Given that the man from Heppenheim is already being touted as 'the next Michael Schumacher' in some circles, that is a daunting prospect indeed - and in describing Webber as a 'very valued member of the team', it is clear that Horner has every intention of hanging onto both men beyond the end of the present campaign.

Indeed, the harmony between the duo, he contends, is representative of the prevailing atmosphere in Milton Keynes in general, with a buoyancy and determination boosted by the knowledge that the Adrian Newey-designed, Renault-powered RB5 is the in-form package as the championship enters full speed ahead into its second half, and that the ball - and momentum - are very much in Red Bull's court.

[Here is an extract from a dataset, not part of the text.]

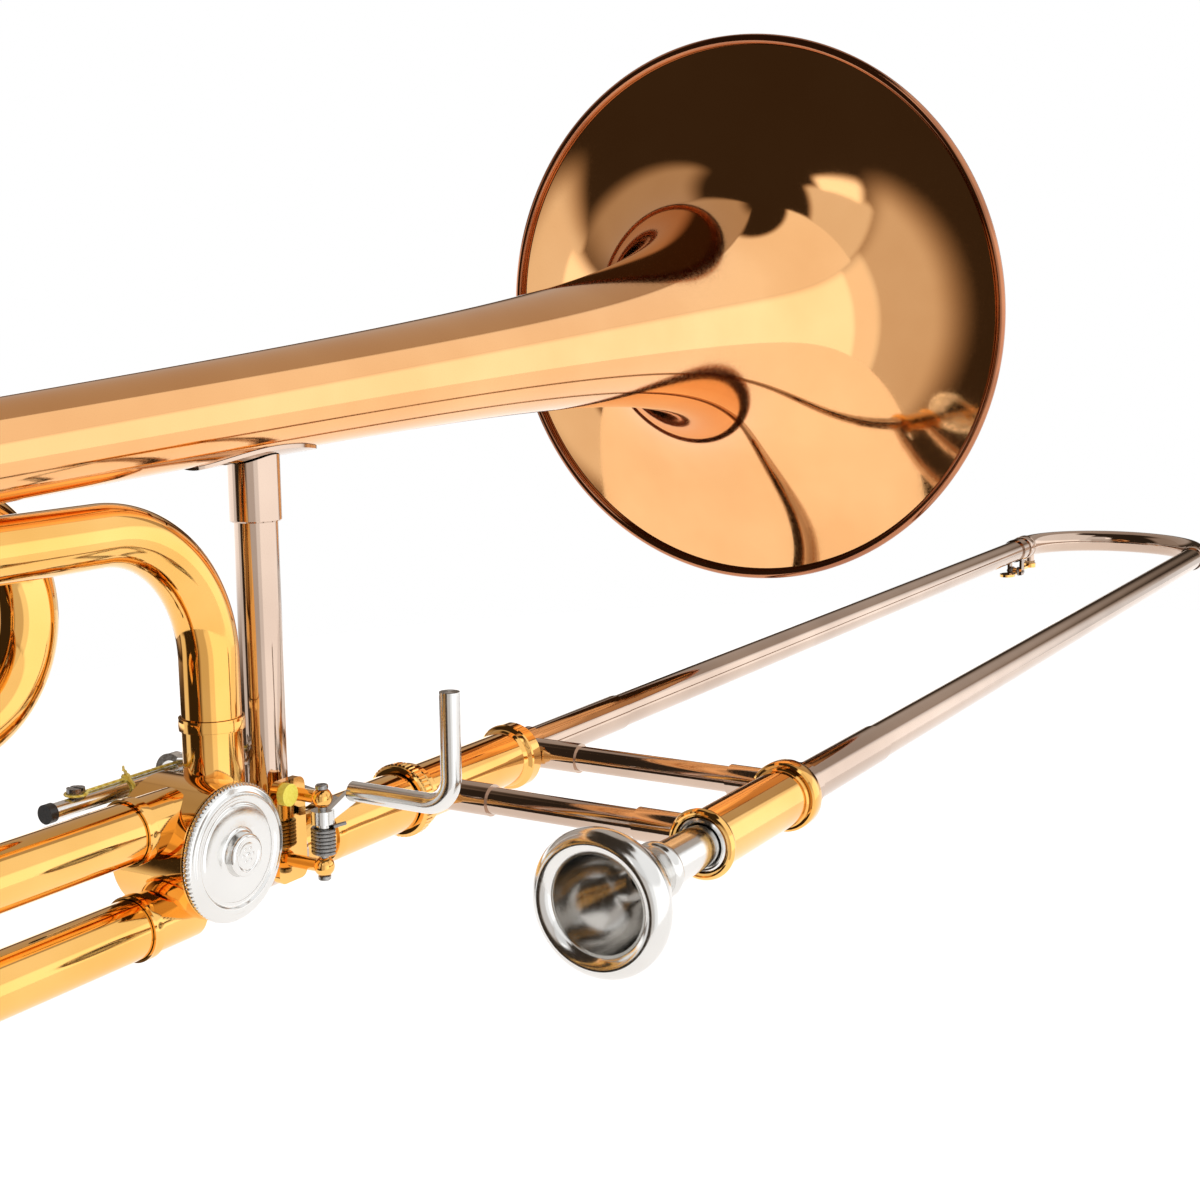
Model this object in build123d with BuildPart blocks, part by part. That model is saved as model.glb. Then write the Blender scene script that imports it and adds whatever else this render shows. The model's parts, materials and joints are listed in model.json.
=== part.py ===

"The rewards on-track are different, but the pressures are the same," Horner opined, alluding to a disappointing 2008 that yielded just seventh spot in the final constructors' rankings - behind so-called 'junior' concern Scuderia Toro Rosso - with but a sole podium finish along the way. "We are working as hard as possible to get as much performance as possible, as quickly as we can. Everyone at the factory has a spring in their step at the moment, even if the pace of development required to meet this year's major regulation change has been relentless. There are a lot of unsung heroes at the factory, putting in superhuman efforts and hours to get the components on the car.

"There were already signs of a change last year, when RB4 delivered reasonable performance in the first half of the season, while in the second half Red Bull Technology had good results with Toro Rosso, in what was essentially an identical car. The design group has really gelled and is working cohesively, and the integration across the whole group - R&D and the production side - is working very well. This is down to stability and continuity in what is still a relatively young team.

"It's a testimony to how strong the test team was that, when we conducted the difficult exercise over the winter when as [at] all the other teams we had to make redundancies, we went through a scrupulously fair system to identify the best candidates for the roles we had available. The group of guys in the garage are brilliant. The camaraderie between the two car crews and the way they work for each other is fantastic; the team spirit is very strong this year."

Domination at Silverstone and the N?rburgring aside, the highlight of the season to-date, Horner affirms, has to be the breakthrough victory achieved during a torrential downpour in the Chinese Grand Prix in Shanghai back in April - a result that, after 75 starts at the highest level, finally put Red Bull firmly on the map at the highest level as a genuine contender. As maiden successes go, it was a commanding one - but if the team credited with putting the fun back into F1 is to lift the ultimate laurels in 2009 too, more of the same will be required over the final eight races.

"It was a very proud moment representing Red Bull at the team's first win, having been here since the beginning," acknowledged the 35-year-old,a former racer himself. "Looking down and seeing the faces of all the guys looking up at the podium and standing next to the two drivers who'd driven brilliantly is a moment I will certainly always remember. It was a great feeling, especially at the end of such a long race of almost two hours, held in atrocious conditions.

"You can always do better, though. Putting aside our performance and two dominant one-two finishes in the last two races, the team's determination to continue to improve and not to take anything for granted is very important. There are no obvious weaknesses in our armoury, but as a group we must continue to push ourselves in all areas all the time."